## START
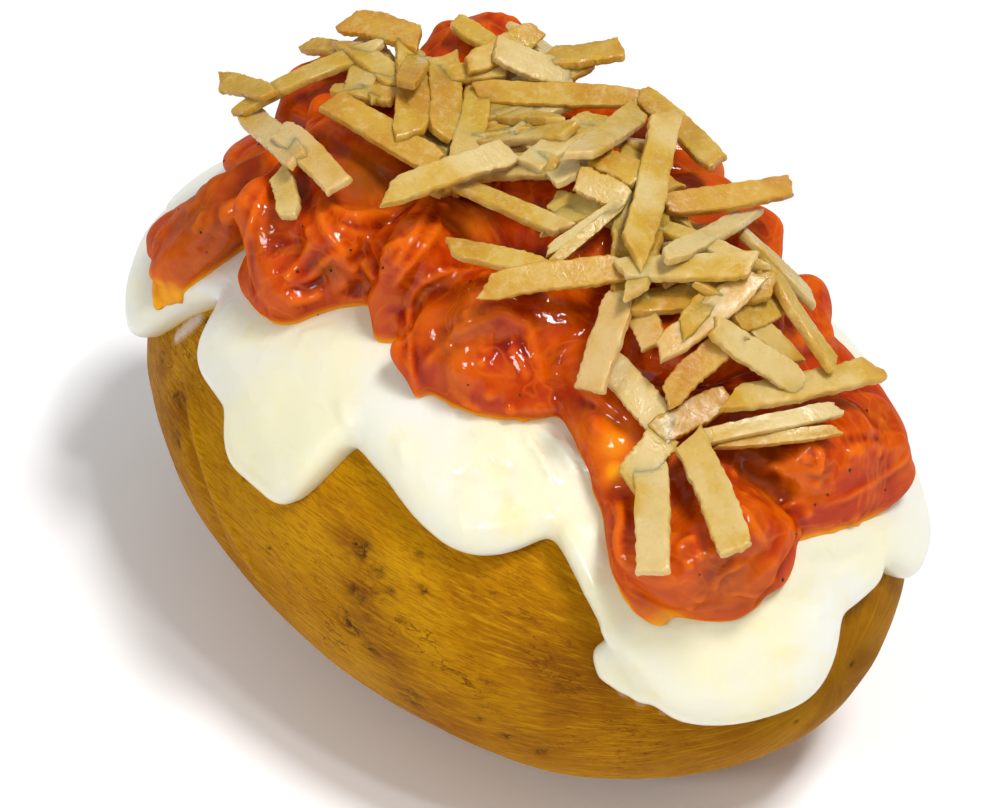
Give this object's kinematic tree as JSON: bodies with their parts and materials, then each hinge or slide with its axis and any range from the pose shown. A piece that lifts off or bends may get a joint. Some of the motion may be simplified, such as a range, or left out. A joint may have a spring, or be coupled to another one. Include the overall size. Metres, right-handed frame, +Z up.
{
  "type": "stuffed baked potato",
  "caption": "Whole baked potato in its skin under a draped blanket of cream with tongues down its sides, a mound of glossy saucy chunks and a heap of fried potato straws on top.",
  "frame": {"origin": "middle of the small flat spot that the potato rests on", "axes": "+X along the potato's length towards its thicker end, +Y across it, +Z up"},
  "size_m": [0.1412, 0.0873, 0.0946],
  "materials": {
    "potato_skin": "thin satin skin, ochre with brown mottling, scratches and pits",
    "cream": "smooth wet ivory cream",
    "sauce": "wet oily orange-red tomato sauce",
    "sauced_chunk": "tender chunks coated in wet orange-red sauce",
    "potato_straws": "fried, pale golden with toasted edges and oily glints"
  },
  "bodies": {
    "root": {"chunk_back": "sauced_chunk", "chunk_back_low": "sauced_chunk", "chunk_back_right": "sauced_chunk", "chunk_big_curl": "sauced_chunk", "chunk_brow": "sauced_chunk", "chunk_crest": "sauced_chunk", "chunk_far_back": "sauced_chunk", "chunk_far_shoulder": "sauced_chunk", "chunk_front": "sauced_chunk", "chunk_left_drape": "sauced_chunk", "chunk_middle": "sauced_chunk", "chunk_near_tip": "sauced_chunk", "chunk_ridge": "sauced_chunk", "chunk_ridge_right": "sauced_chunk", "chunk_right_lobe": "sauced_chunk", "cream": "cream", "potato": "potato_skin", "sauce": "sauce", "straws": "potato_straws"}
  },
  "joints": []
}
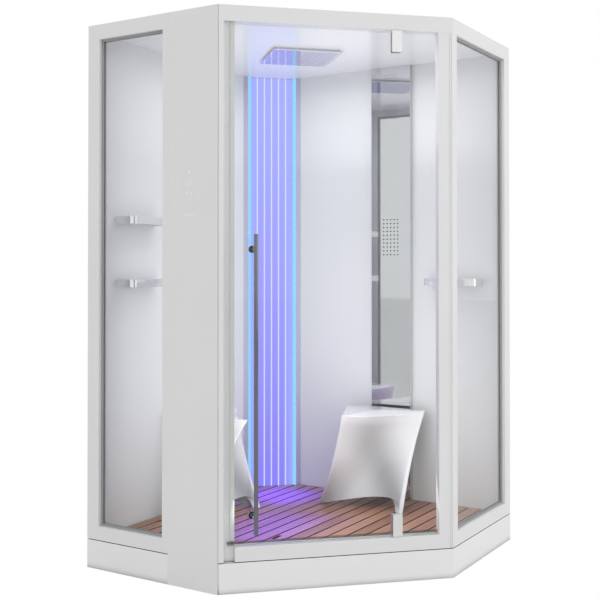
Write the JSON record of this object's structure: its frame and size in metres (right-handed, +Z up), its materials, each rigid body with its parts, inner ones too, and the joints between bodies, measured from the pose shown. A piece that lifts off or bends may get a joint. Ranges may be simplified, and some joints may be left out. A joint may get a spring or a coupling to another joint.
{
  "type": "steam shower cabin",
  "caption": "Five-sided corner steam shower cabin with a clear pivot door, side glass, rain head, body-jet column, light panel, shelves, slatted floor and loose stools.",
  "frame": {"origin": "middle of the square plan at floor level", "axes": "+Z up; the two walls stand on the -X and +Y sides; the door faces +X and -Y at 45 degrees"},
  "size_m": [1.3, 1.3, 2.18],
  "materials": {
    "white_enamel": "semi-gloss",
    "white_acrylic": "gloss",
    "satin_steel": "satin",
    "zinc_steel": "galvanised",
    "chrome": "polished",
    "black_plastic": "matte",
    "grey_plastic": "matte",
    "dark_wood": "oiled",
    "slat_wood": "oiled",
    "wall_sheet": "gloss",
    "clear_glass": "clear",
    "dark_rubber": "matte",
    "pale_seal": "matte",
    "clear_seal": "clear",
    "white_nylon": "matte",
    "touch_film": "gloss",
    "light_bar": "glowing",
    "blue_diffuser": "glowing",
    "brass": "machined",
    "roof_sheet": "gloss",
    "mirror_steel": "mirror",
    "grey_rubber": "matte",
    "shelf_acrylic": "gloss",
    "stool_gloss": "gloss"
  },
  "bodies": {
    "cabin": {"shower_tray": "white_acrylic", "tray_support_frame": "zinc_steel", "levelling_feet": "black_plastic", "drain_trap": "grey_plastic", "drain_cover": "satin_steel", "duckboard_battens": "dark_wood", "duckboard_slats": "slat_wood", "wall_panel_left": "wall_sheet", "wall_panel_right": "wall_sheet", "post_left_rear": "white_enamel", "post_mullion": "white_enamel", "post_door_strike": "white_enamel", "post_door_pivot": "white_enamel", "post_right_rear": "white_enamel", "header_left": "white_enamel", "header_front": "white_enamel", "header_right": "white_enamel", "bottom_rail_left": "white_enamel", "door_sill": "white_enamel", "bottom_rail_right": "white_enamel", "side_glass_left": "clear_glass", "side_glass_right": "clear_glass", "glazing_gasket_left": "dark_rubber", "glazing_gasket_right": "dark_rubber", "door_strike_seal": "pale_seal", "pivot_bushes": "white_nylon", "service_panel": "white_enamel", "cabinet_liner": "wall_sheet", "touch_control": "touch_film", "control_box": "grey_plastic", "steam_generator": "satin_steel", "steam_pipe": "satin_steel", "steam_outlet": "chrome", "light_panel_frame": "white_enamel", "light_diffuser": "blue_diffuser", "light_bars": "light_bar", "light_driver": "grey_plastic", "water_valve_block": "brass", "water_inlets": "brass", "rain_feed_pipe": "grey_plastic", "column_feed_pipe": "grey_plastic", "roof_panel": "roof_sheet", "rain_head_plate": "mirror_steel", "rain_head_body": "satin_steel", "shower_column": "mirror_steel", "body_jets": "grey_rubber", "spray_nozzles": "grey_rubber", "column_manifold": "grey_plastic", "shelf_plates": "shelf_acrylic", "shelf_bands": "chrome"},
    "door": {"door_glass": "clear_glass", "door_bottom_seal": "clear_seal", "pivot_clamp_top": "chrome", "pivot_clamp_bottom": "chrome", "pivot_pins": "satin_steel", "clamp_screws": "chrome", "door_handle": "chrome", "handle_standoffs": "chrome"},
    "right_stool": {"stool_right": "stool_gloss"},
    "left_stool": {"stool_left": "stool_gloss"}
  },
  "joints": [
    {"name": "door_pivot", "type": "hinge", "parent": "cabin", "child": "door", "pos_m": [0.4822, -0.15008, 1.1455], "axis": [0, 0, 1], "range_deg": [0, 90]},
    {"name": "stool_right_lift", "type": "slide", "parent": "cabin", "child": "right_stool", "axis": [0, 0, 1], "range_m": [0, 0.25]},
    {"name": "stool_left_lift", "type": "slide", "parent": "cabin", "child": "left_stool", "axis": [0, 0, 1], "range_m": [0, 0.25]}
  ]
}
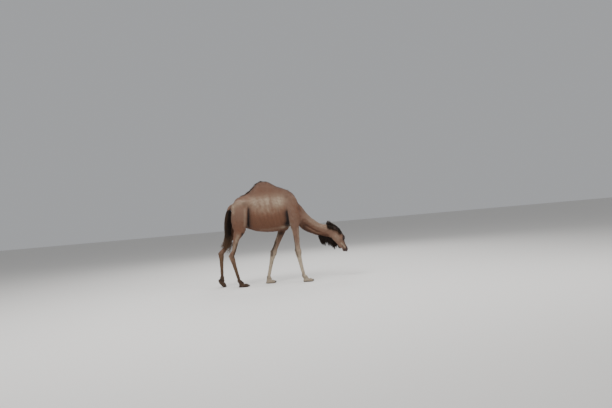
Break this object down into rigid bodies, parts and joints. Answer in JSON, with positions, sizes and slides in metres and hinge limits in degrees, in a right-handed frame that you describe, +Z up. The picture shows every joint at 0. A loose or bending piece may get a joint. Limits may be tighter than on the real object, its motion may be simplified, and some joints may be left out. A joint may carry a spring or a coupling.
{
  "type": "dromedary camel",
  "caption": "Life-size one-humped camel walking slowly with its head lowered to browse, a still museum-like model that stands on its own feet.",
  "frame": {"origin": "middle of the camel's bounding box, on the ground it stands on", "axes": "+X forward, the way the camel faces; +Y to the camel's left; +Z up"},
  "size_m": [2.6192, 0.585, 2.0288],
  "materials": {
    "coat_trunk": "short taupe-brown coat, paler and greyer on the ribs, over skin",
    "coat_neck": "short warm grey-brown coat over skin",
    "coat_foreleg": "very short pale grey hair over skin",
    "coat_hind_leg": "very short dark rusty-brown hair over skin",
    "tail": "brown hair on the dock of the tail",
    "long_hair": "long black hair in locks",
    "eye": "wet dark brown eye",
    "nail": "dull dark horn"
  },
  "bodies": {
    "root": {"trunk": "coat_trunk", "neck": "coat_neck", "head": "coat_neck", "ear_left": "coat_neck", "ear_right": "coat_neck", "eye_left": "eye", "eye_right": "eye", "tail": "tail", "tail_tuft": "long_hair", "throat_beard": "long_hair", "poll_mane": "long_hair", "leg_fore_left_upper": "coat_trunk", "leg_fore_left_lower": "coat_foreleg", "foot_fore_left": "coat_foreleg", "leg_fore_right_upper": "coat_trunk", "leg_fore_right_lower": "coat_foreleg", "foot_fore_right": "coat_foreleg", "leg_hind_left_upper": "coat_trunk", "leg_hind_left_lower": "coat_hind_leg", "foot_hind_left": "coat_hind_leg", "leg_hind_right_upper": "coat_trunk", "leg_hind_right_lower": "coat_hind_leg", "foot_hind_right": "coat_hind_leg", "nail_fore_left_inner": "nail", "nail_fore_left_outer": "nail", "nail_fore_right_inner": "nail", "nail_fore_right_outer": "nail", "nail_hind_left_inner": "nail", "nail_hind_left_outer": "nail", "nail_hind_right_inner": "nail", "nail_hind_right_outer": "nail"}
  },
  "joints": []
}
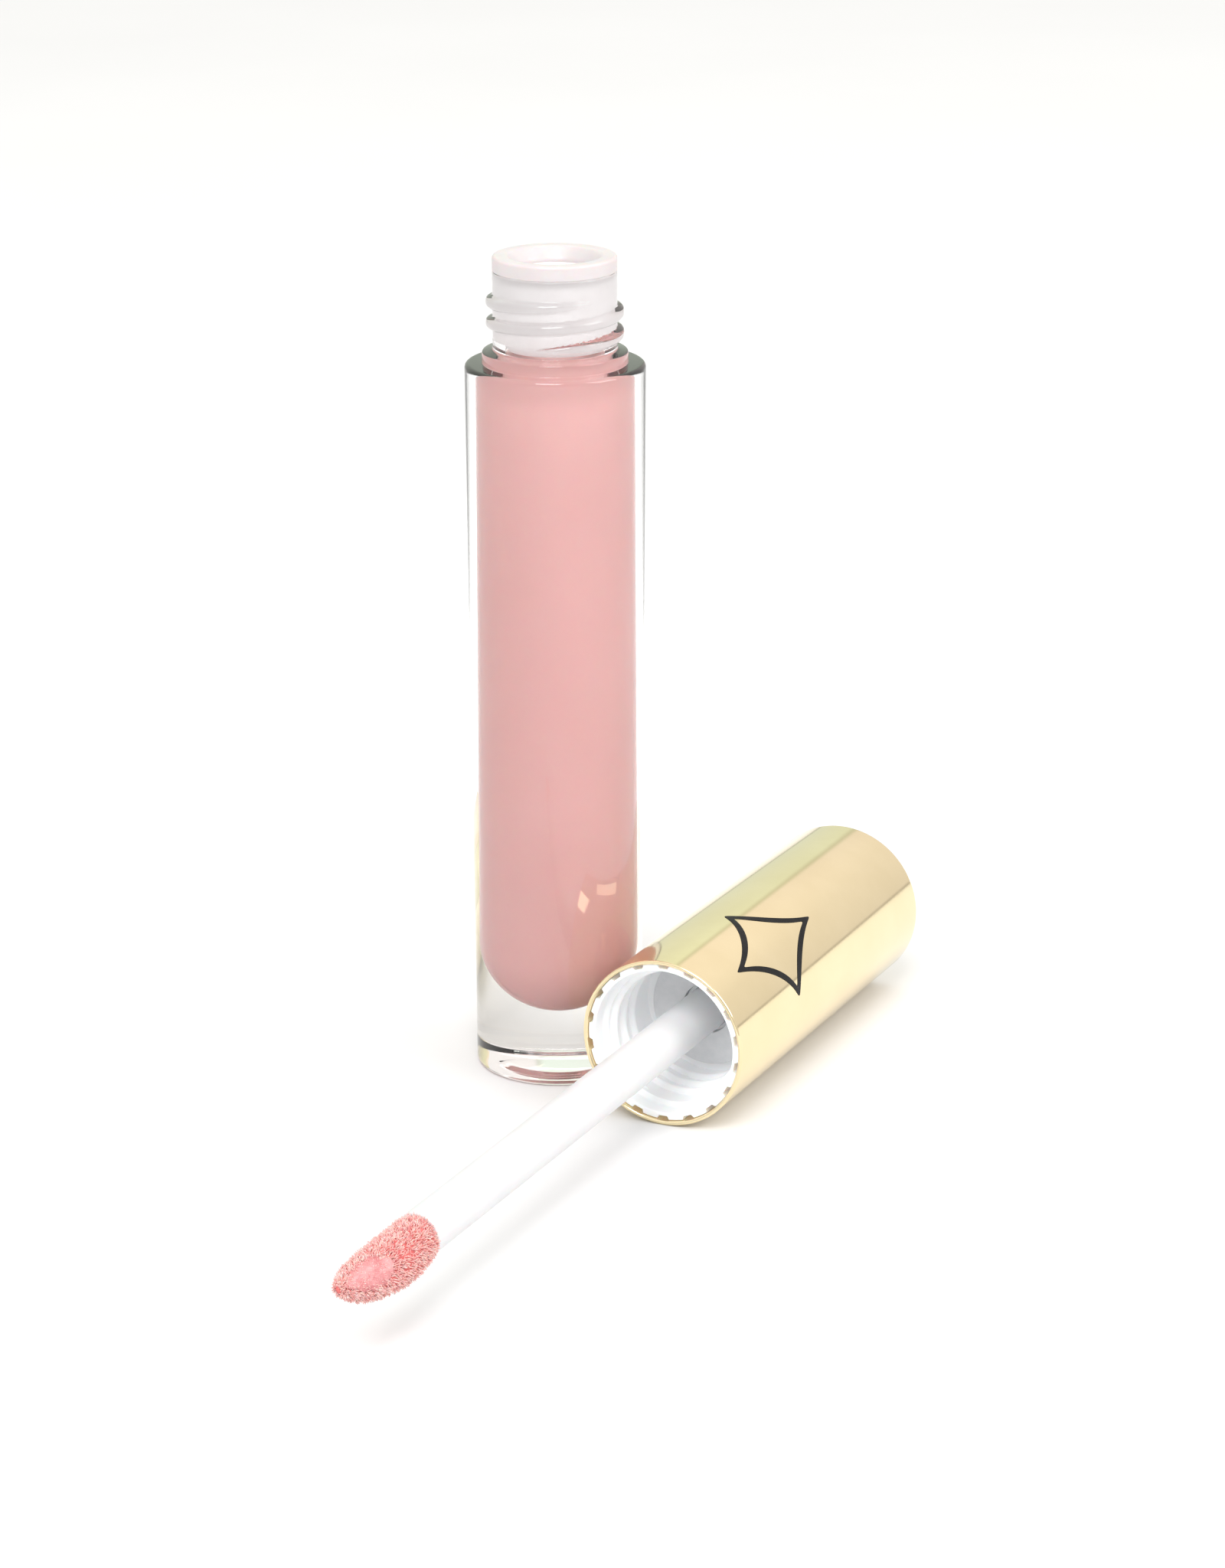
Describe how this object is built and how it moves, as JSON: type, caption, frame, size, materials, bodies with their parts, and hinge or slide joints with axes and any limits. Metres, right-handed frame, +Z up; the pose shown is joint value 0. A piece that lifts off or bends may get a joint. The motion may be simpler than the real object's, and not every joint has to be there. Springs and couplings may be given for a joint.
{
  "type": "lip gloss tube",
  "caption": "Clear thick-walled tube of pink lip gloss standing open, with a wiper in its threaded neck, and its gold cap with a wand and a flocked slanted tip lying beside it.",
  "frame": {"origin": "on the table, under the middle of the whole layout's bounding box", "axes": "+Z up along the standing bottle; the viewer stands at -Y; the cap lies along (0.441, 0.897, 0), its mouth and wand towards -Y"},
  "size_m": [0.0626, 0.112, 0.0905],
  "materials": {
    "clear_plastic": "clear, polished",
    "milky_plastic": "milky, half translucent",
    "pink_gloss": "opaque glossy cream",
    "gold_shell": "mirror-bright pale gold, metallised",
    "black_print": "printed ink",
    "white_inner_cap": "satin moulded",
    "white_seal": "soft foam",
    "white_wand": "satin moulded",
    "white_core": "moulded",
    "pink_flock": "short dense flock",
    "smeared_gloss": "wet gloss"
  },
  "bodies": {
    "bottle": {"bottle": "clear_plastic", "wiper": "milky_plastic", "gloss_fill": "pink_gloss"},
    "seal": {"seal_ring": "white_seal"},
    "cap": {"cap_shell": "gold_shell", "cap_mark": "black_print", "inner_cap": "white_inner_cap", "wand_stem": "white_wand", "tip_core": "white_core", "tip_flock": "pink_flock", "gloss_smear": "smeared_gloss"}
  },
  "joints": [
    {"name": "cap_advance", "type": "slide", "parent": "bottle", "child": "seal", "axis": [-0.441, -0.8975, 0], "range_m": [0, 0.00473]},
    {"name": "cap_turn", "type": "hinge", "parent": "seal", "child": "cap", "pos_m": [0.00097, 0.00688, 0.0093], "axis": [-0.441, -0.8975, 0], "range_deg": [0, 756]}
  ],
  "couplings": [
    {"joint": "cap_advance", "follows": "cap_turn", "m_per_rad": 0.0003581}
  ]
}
## END
▶ _GIVEN EXERCISE_: Transcribe the records above exactly, but only from the line that contains "Describe how this" through their final line, inclusive.

▶ _FULL SOLUTION_:
Describe how this object is built and how it moves, as JSON: type, caption, frame, size, materials, bodies with their parts, and hinge or slide joints with axes and any limits. Metres, right-handed frame, +Z up; the pose shown is joint value 0. A piece that lifts off or bends may get a joint. The motion may be simpler than the real object's, and not every joint has to be there. Springs and couplings may be given for a joint.
{
  "type": "lip gloss tube",
  "caption": "Clear thick-walled tube of pink lip gloss standing open, with a wiper in its threaded neck, and its gold cap with a wand and a flocked slanted tip lying beside it.",
  "frame": {"origin": "on the table, under the middle of the whole layout's bounding box", "axes": "+Z up along the standing bottle; the viewer stands at -Y; the cap lies along (0.441, 0.897, 0), its mouth and wand towards -Y"},
  "size_m": [0.0626, 0.112, 0.0905],
  "materials": {
    "clear_plastic": "clear, polished",
    "milky_plastic": "milky, half translucent",
    "pink_gloss": "opaque glossy cream",
    "gold_shell": "mirror-bright pale gold, metallised",
    "black_print": "printed ink",
    "white_inner_cap": "satin moulded",
    "white_seal": "soft foam",
    "white_wand": "satin moulded",
    "white_core": "moulded",
    "pink_flock": "short dense flock",
    "smeared_gloss": "wet gloss"
  },
  "bodies": {
    "bottle": {"bottle": "clear_plastic", "wiper": "milky_plastic", "gloss_fill": "pink_gloss"},
    "seal": {"seal_ring": "white_seal"},
    "cap": {"cap_shell": "gold_shell", "cap_mark": "black_print", "inner_cap": "white_inner_cap", "wand_stem": "white_wand", "tip_core": "white_core", "tip_flock": "pink_flock", "gloss_smear": "smeared_gloss"}
  },
  "joints": [
    {"name": "cap_advance", "type": "slide", "parent": "bottle", "child": "seal", "axis": [-0.441, -0.8975, 0], "range_m": [0, 0.00473]},
    {"name": "cap_turn", "type": "hinge", "parent": "seal", "child": "cap", "pos_m": [0.00097, 0.00688, 0.0093], "axis": [-0.441, -0.8975, 0], "range_deg": [0, 756]}
  ],
  "couplings": [
    {"joint": "cap_advance", "follows": "cap_turn", "m_per_rad": 0.0003581}
  ]
}